Book Review: Solo Faces by James Salter


To produce a mighty book, you must choose a mighty theme. No great and enduring volume can ever be written on the flea, though many there be who have tried it.
-- Herman Melville

James Salter's great accomplishment in Solo Faces is that he matches, and sometimes exceeds, the magnitude of his enormous subject matter, through vivid characterizations.

While reading a novel about mountain climbing, I expected I would highlight excerpts about the act of scaling an ascent. And yes, Salter is a good writer, and those passages are harrowing, solidifying in my mind the resolution that I will never, EVER be a mountain climber. But I found myself more struck by descriptions like these:

"She already had a stiffness and hesitation that are part of middle age. Her attention was entirely on her feet. Only the humorous, graceful movements of her hands and her kerchief around her head made her seem youthful."

"He's a strange guy. He's like a searchlight. When he turns your way, he just dazzles you. Afterward, you're left in darkness, you might as well not be alive."

I'm not sure how this book would go over with women. His protagonist, Vernon Rand, has both a voracious sexual appetite and a gnawing misogyny at the core of his interactions with the female characters in the novel. "One woman is like another," he muses at one point. "Two are like another two. Once you begin there is no end." His interest, or "trust" in them, circles back to what is ultimately most important to him -- himself, and that he will somehow live on after his death, in the stories they tell of his accomplishments:

"For some reason he trusted only women and for each of them he assumed a somewhat different pose. They were the bearers of his story, scattered throughout the world."

Solo Faces is one of those books that is so well written, you almost forget you're reading it. For a writer, reading Salter is like taking a sip of cold water from a wellspring on top of a mountain. Yes, the mountains in this book are symbolic, just as the white whale is in Melville. However, this is no more a book about mountains than Moby Dick is a book about whales.
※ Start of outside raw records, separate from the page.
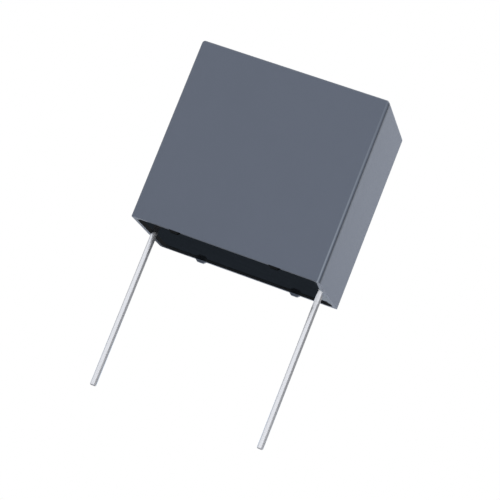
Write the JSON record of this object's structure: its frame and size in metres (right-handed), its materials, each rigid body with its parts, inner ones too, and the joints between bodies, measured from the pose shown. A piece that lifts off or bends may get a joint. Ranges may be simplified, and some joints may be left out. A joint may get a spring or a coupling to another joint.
{
  "type": "polyester capacitor",
  "caption": "Box-shaped polyester film capacitor in a moulded plastic case potted with resin, with straight wire leads for a printed board.",
  "frame": {"origin": "on the board's surface, midway between the two leads", "axes": "+X along the lead pitch, +Z out of the board through the case, -Y towards the broad front face"},
  "size_m": [0.0302, 0.0204, 0.0537],
  "materials": {
    "case_plastic": "fine moulded texture",
    "potting": "poured and cured, glossy",
    "film": "metallised film, wound",
    "sprayed_metal": "rough, metal sprayed",
    "tinned_wire": "hot tinned, bright"
  },
  "bodies": {
    "root": {"case": "case_plastic", "potting_resin": "potting", "film_roll": "film", "end_spray_left": "sprayed_metal", "end_spray_right": "sprayed_metal", "lead_left": "tinned_wire", "lead_right": "tinned_wire"}
  },
  "joints": []
}
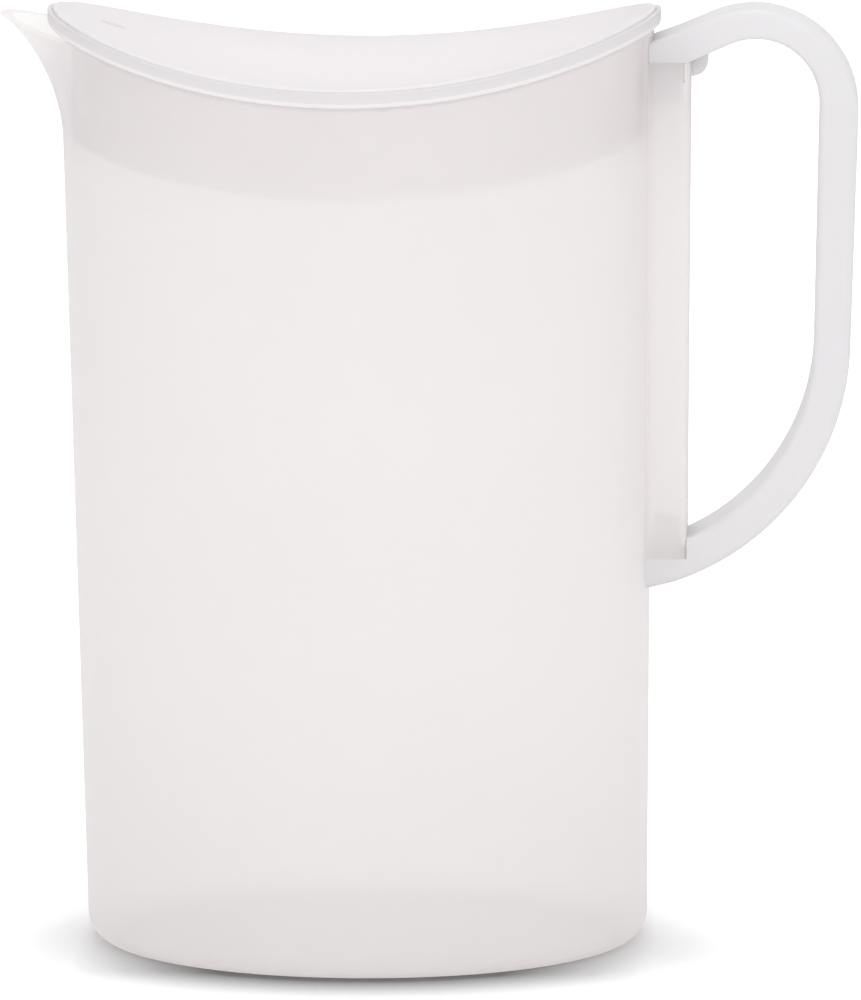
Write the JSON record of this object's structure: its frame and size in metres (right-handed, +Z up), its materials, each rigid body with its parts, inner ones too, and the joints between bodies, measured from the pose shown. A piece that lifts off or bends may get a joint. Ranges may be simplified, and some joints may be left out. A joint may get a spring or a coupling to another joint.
{
  "type": "pitcher with lift-off lid",
  "caption": "Translucent round pitcher with a pouring spout, a clip-on C-shaped handle and a saddle-shaped lift-off lid with a deep slotted skirt.",
  "frame": {"origin": "middle of the flat base, on the surface the pitcher stands on", "axes": "+Z up, +X towards the handle, -X towards the spout; mirror-symmetric about the XZ plane"},
  "size_m": [0.1841, 0.1306, 0.2019],
  "materials": {
    "jug_plastic": "natural polypropylene, milky translucent, satin",
    "handle_plastic": "natural polypropylene, milky translucent, semi-gloss",
    "lid_plastic": "natural polypropylene, milky translucent, satin"
  },
  "bodies": {
    "jug": {"jug_body": "jug_plastic", "handle": "handle_plastic"},
    "lid": {"lid": "lid_plastic"}
  },
  "joints": [
    {"name": "lid_lift", "type": "slide", "parent": "jug", "child": "lid", "axis": [0, 0, 1], "range_m": [0, 0.06]}
  ]
}
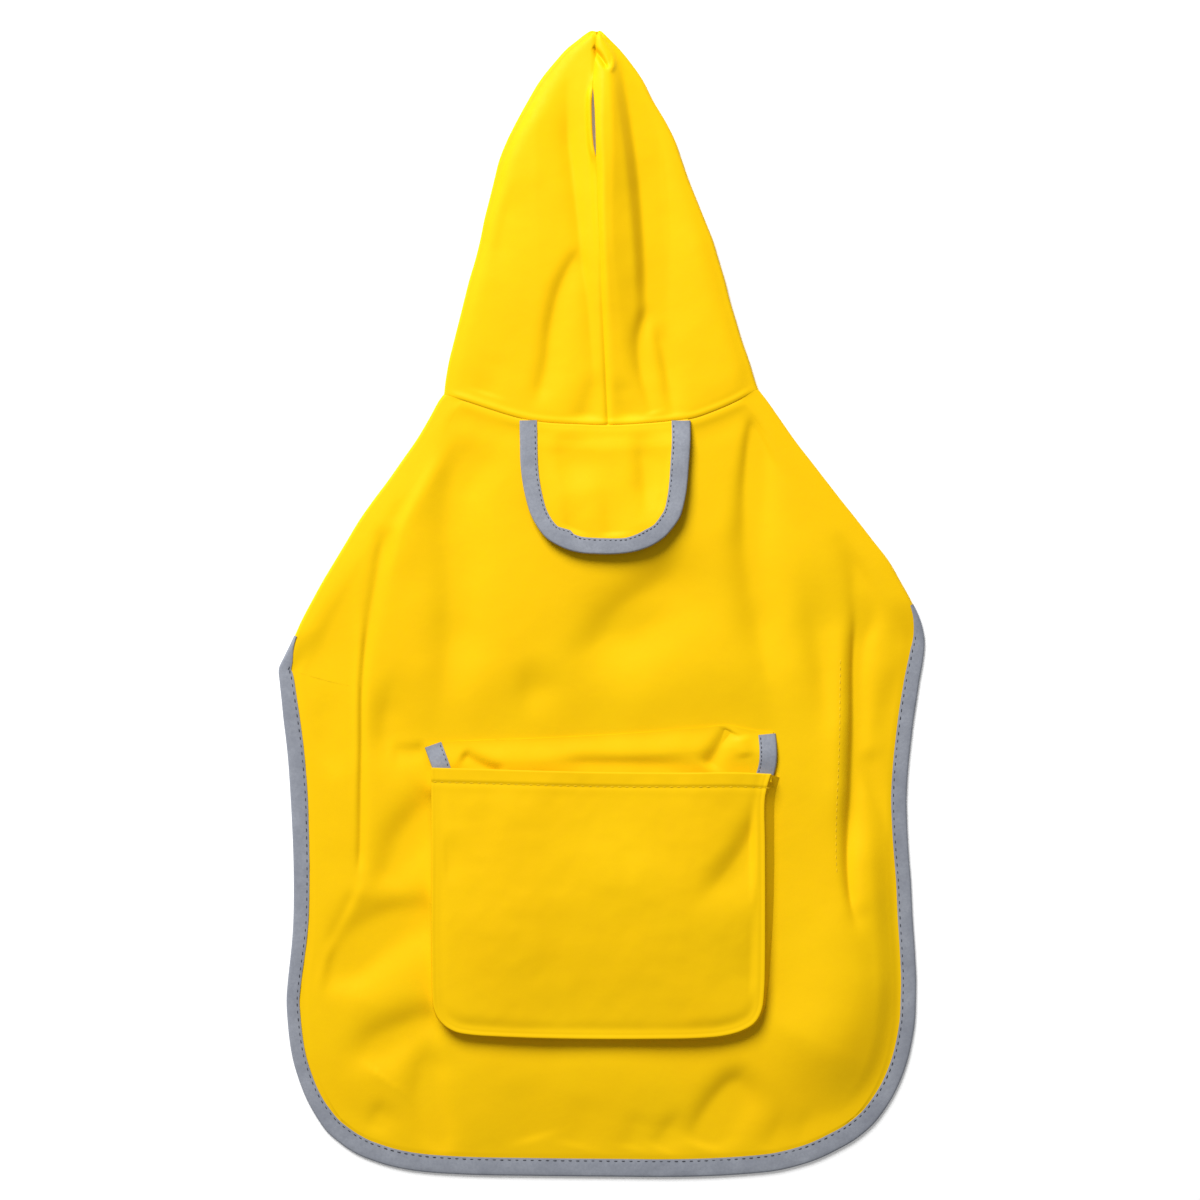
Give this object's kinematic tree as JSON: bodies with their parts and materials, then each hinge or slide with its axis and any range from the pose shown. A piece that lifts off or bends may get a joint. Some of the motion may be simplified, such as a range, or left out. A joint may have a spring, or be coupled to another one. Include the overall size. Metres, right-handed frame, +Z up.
{
  "type": "hooded dog raincoat",
  "caption": "Hooded dog raincoat laid flat with its back up, with taped edges, a harness flap under the hood and a bellows pocket whose flap is tucked in.",
  "frame": {"origin": "bottom centre of the box round the laid-out coat, on the surface that it lies on", "axes": "+Z up out of that surface, +Y from the hem towards the hood's tip, +X to the coat's right in the view from above"},
  "size_m": [0.3429, 0.6121, 0.0179],
  "materials": {
    "coat_cloth": "yellow polyurethane-coated woven cloth with a soft satin sheen and a fine plain weave",
    "binding_tape": "blue-grey folded woven edging tape, matt, stitched near its inner edge"
  },
  "bodies": {
    "root": {"back_panel": "coat_cloth", "chest_panel": "coat_cloth", "hood_left": "coat_cloth", "hood_right": "coat_cloth", "edge_binding": "binding_tape", "chest_binding": "binding_tape", "harness_flap": "coat_cloth", "harness_flap_binding": "binding_tape", "pocket_front": "coat_cloth", "pocket_gusset": "coat_cloth", "pocket_flap": "coat_cloth", "pocket_flap_binding": "binding_tape"}
  },
  "joints": []
}
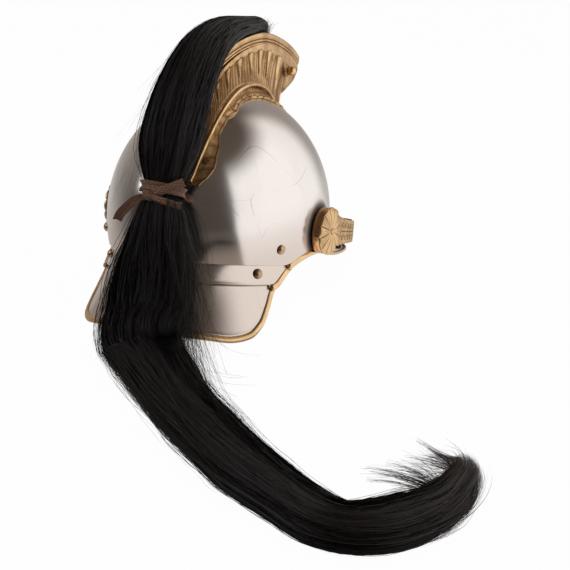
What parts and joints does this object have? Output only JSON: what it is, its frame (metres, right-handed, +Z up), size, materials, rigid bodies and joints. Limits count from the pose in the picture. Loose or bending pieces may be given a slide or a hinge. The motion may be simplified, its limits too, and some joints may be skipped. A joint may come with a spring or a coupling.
{
  "type": "cavalry helmet",
  "caption": "Polished steel cavalry helmet with a fluted brass crest, black horsehair mane, hinged neck plates and a chin-scale loop.",
  "frame": {"origin": "on the table, directly below the centre of the skull's widest ring, in the middle of the opening for the head", "axes": "+Z up, -Y the way the wearer faces, -X the wearer's right; the helmet leans forward on its visor and neck guard as it stands"},
  "size_m": [0.4859, 0.6973, 0.275],
  "materials": {
    "polished_steel": "polished, lightly scratched",
    "dark_steel": "dull",
    "brass": "aged, polished on the high places",
    "copper_brass": "reddish, polished",
    "buckle_brass": "polished",
    "horsehair": "soft sheen, combed strands",
    "ribbon": "flat woven",
    "leather": "matt, worn",
    "cord": "twisted"
  },
  "bodies": {
    "helmet": {"skull": "polished_steel", "skull_binding": "brass", "visor": "polished_steel", "visor_binding": "brass", "visor_rivets": "brass", "front_plate": "brass", "crest_right": "brass", "crest_left": "brass", "crest_top_roll": "brass", "crest_front_plate": "brass", "crest_foot_right": "brass", "crest_foot_left": "brass", "crest_ball_right": "brass", "crest_ball_left": "brass", "crest_screw_right": "brass", "crest_screw_left": "brass", "crest_bridge_front": "brass", "crest_bridge_rear": "brass", "crest_bolt_front": "dark_steel", "crest_bolt_rear": "dark_steel", "crest_nut_front": "dark_steel", "crest_nut_rear": "dark_steel", "mane_root": "horsehair", "mane_crest": "horsehair", "mane_fall": "horsehair", "mane_tail": "horsehair", "ribbon_band": "ribbon", "ribbon_ends": "ribbon", "ear_ring_right": "copper_brass", "ear_ring_left": "copper_brass", "rosette_right": "brass", "rosette_left": "brass", "rosette_pin_right": "brass", "rosette_pin_left": "brass", "plume_socket": "brass", "plume_bracket": "brass", "liner_band": "leather", "liner_tongues": "leather", "liner_cord": "cord", "lame_rivet_right": "copper_brass", "lame_rivet_left": "copper_brass"},
    "neck_lame": {"neck_lame": "polished_steel", "lame_binding_right": "brass", "lame_binding_left": "brass", "guard_rivet_right": "copper_brass", "guard_rivet_left": "copper_brass"},
    "neck_guard": {"neck_guard": "polished_steel", "guard_binding": "brass"},
    "chin_loop": {"loop_drum_right": "copper_brass", "loop_drum_left": "copper_brass", "chin_leather_right": "leather", "chin_leather_left": "leather", "chin_scales_right": "brass", "chin_scales_left": "brass", "chin_buckle": "buckle_brass", "buckle_bar": "buckle_brass"},
    "buckle_tongue": {"buckle_tongue": "buckle_brass"}
  },
  "joints": [
    {"name": "loop_turn", "type": "hinge", "parent": "helmet", "child": "chin_loop", "pos_m": [0, 0.00095, 0.0696], "axis": [1, 0, 0], "range_deg": [0, 95]},
    {"name": "lame_pivot", "type": "hinge", "parent": "helmet", "child": "neck_lame", "pos_m": [0, 0.06386, 0.06845], "axis": [-1, 0, 0], "range_deg": [0, 3]},
    {"name": "guard_pivot", "type": "hinge", "parent": "neck_lame", "child": "neck_guard", "pos_m": [0, 0.08565, 0.04811], "axis": [-1, 0, 0], "range_deg": [0, 3]},
    {"name": "tongue_turn", "type": "hinge", "parent": "chin_loop", "child": "buckle_tongue", "pos_m": [0, -0.17611, 0.01065], "axis": [0, -0.2377, 0.9713], "range_deg": [0, 70]}
  ]
}
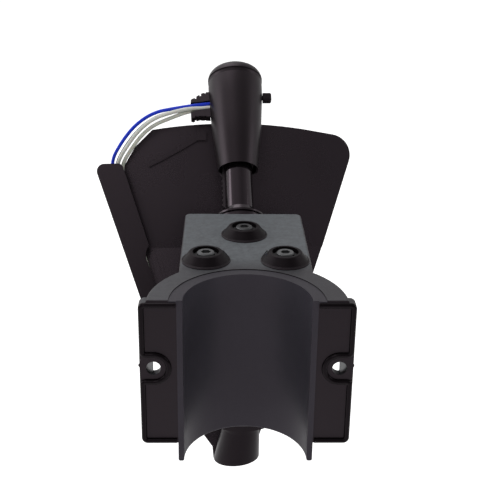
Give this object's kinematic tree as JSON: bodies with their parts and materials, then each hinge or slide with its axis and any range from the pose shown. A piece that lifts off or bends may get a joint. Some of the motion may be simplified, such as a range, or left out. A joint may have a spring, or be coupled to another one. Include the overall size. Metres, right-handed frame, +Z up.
{
  "type": "rail-mounted bilge pump",
  "caption": "Rail-clamped bilge pump: half-round saddle with screwed block, swivelling pump barrel, angled outlet with rubber sleeve, fan-shaped splash plate and cabled channel.",
  "frame": {"origin": "middle of the clamp bore, on its axis", "axes": "+Z up along the clamp bore, +Y from the bore towards the pump behind the rail, +X to the right seen from the bore's open side"},
  "size_m": [0.162, 0.2188, 0.232],
  "materials": {
    "mount_body": "satin black moulded plastic",
    "saddle_liner": "satin black moulded plastic",
    "flange_bead": "glossy black elastomer bead",
    "anchor_plates": "plain steel",
    "bearing_block": "moulded plastic",
    "thread_inserts": "turned",
    "screw_washers": "dark steel",
    "cover_screws": "black coated steel",
    "swivel_bush": "natural acetal",
    "outlet_head": "moulded plastic",
    "pivot_washer": "stainless",
    "pivot_screw": "stainless",
    "arm_tube": "polished black",
    "arm_collar": "polished black",
    "outlet_sleeve": "satin black elastomer",
    "flow_sensor": "potted sensor",
    "gland_grommet": "black elastomer",
    "gland_jaws": "moulded plastic",
    "head_seal": "flat gasket",
    "pump_barrel": "moulded plastic",
    "barrel_grommet": "black elastomer",
    "motor_cradle": "moulded plastic",
    "motor_can": "drawn steel can",
    "motor_cap": "moulded plastic",
    "motor_magnets": "sintered ferrite",
    "shaft_seal": "lip seal",
    "intake_tube": "satin black moulded plastic",
    "intake_strainer": "pressed stainless",
    "barrel_screws": "stainless",
    "fan_plate": "glossy black sheet",
    "plate_bracket": "moulded plastic",
    "foot_block": "rubber pad",
    "bracket_screws": "stainless",
    "cable_channel": "glossy black extrusion",
    "channel_clips": "moulded plastic",
    "clip_screws": "stainless",
    "plate_tie": "black nylon",
    "tube_tie": "black nylon",
    "wire_blue": "blue insulation",
    "wire_white": "off-white insulation",
    "wire_grey": "light grey insulation",
    "wire_black": "black insulation",
    "paddle_pin": "stainless",
    "motor_shaft": "ground steel",
    "rotor_core": "laminated steel",
    "impeller": "moulded plastic",
    "clamp_knob": "moulded plastic",
    "flow_paddle": "thin brass flap"
  },
  "bodies": {
    "saddle": {"mount_body": "mount_body", "saddle_liner": "saddle_liner", "flange_bead": "flange_bead", "anchor_plates": "anchor_plates", "bearing_block": "bearing_block", "thread_inserts": "thread_inserts", "screw_washers": "screw_washers", "cover_screws": "cover_screws", "swivel_bush": "swivel_bush"},
    "tail": {"outlet_head": "outlet_head", "pivot_washer": "pivot_washer", "pivot_screw": "pivot_screw", "arm_tube": "arm_tube", "arm_collar": "arm_collar", "outlet_sleeve": "outlet_sleeve", "flow_sensor": "flow_sensor", "gland_grommet": "gland_grommet", "gland_jaws": "gland_jaws", "head_seal": "head_seal", "pump_barrel": "pump_barrel", "barrel_grommet": "barrel_grommet", "motor_cradle": "motor_cradle", "motor_can": "motor_can", "motor_cap": "motor_cap", "motor_magnets": "motor_magnets", "shaft_seal": "shaft_seal", "intake_tube": "intake_tube", "intake_strainer": "intake_strainer", "barrel_screws": "barrel_screws", "fan_plate": "fan_plate", "plate_bracket": "plate_bracket", "foot_block": "foot_block", "bracket_screws": "bracket_screws", "cable_channel": "cable_channel", "channel_clips": "channel_clips", "clip_screws": "clip_screws", "plate_tie": "plate_tie", "tube_tie": "tube_tie", "wire_blue": "wire_blue", "wire_white": "wire_white", "wire_grey": "wire_grey", "wire_black": "wire_black", "paddle_pin": "paddle_pin"},
    "rotor": {"motor_shaft": "motor_shaft", "rotor_core": "rotor_core", "impeller": "impeller"},
    "knob": {"clamp_knob": "clamp_knob"},
    "paddle": {"flow_paddle": "flow_paddle"}
  },
  "joints": [
    {"name": "swivel", "type": "hinge", "parent": "saddle", "child": "tail", "pos_m": [0, 0.1, 0], "axis": [0, 0, 1], "range_deg": [-26, 21]},
    {"name": "impeller_spin", "type": "hinge", "parent": "tail", "child": "rotor", "pos_m": [0, 0.1, -0.05], "axis": [0, 0, 1], "continuous": true},
    {"name": "knob_turn", "type": "hinge", "parent": "tail", "child": "knob", "pos_m": [0.01618, 0.19541, 0.09208], "axis": [0.9992, 0.0401, 0], "range_deg": [-180, 180]},
    {"name": "paddle_swing", "type": "hinge", "parent": "tail", "child": "paddle", "pos_m": [-0.00331, 0.18231, 0.08642], "axis": [0.9992, 0.0401, 0], "range_deg": [0, 55]}
  ]
}
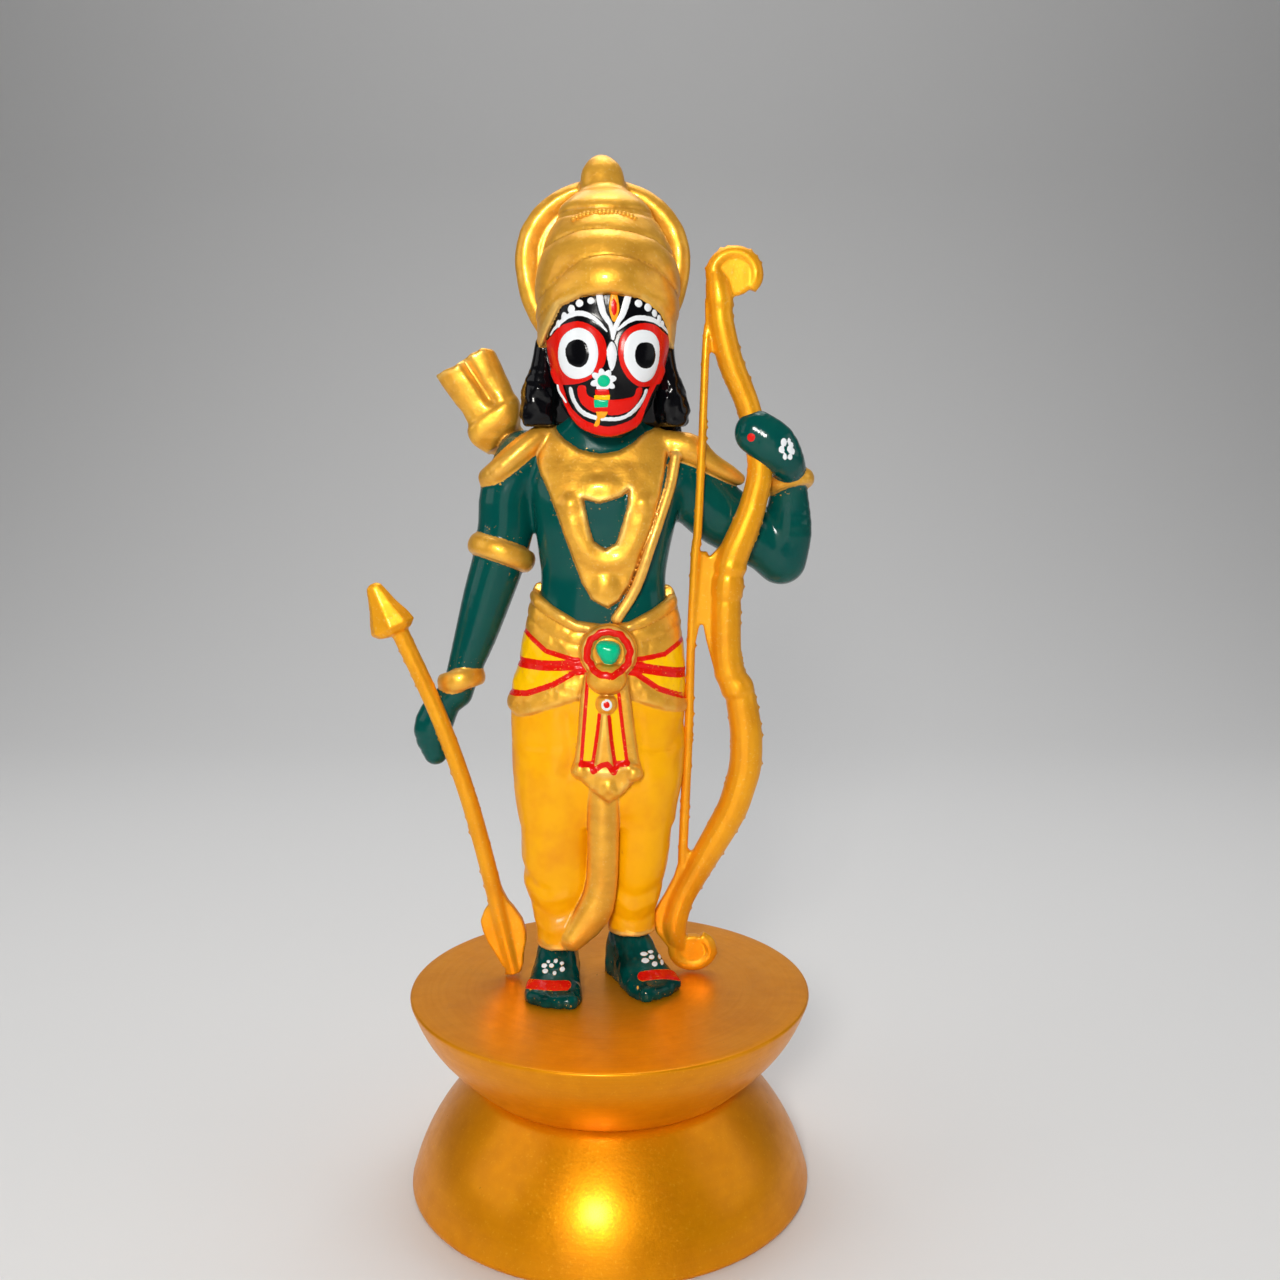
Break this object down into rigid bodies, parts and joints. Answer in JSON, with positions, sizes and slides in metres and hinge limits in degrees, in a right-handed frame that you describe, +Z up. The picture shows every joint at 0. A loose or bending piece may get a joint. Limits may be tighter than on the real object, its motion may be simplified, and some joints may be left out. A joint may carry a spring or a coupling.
{
  "type": "archer figurine",
  "caption": "Painted standing archer figurine with a bow, an arrow and a back quiver, on a plinth of two turned dishes joined at the neck.",
  "frame": {"origin": "centre of the plinth's underside", "axes": "+Z up, +X to the viewer's right as the viewer faces the figure, the figure faces -Y"},
  "size_m": [0.0652, 0.0608, 0.152],
  "materials": {
    "figure_paint": "hand-painted cast body: warm metallic gold crown, collar and trimmings, dark bottle green skin, orange-yellow cloth, black hair, with red, white and yellow details",
    "weapon_gold": "brushed warm metallic gold paint over moulded plastic with fine mould flash",
    "plinth_gold": "satin metallic gold paint over turned wood, with fine turning lines"
  },
  "bodies": {
    "root": {"figure": "figure_paint", "bow": "weapon_gold", "arrow": "weapon_gold", "plinth_top": "plinth_gold", "plinth_foot": "plinth_gold"}
  },
  "joints": []
}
In the end, this is a "mighty book" about characters who become real and who make the reader care about them, their choices, accomplishments, challenges and joys.

Friday, July 12, 2013

Schroder: The American Dream, Gone Horribly Wrong


SchroderSchroder by Amity Gaige
My rating: 3 of 5 stars

If you're planning on reading this book, this is where I guess I'm supposed to write the words "spoiler alert," because I plan on discussing how the story plays itself out.  So if you care one way or the other about knowing the resolution of this novel, stop reading my humble review now.

This story of the American Dream gone bad does hold the reader's interest, for the most part.  I did find myself wanting to know what was going to happen to Meadow Kennedy and her fatuous father, Eric.  I'm not sure whether Gaige wanted me to like the protagonist or not.  I can tell you that I didn't.  I found Eric Kennedy/Erik Schroder patently un-likeable.  I wanted things to work out for his little girl, and I found myself wanting Eric to be apprehended.  Maybe he does love Meadow sincerely (albeit difficult to believe any assertions made by a self-proclaimed liar.  It's like Spock's paradox, when he makes Harvey Mudd's fembots blow their perfectly logical circuits, when he tells them in his sexy, knowing way, "Listen carefully:  Everything I say...is a lie."), but even so, Eric is a classic Narcissist, and all roads, even the suffering of his own child, circle back, ultimately, to how it will affect him.

It's unusual to say this, but I liked the book well enough, without liking the main character at all.  If I was supposed to be rooting FOR Schroder/Kennedy, then this novel is an abject failure.  If I was supposed to enjoy his collapse, then Bravo, Amity Gaige.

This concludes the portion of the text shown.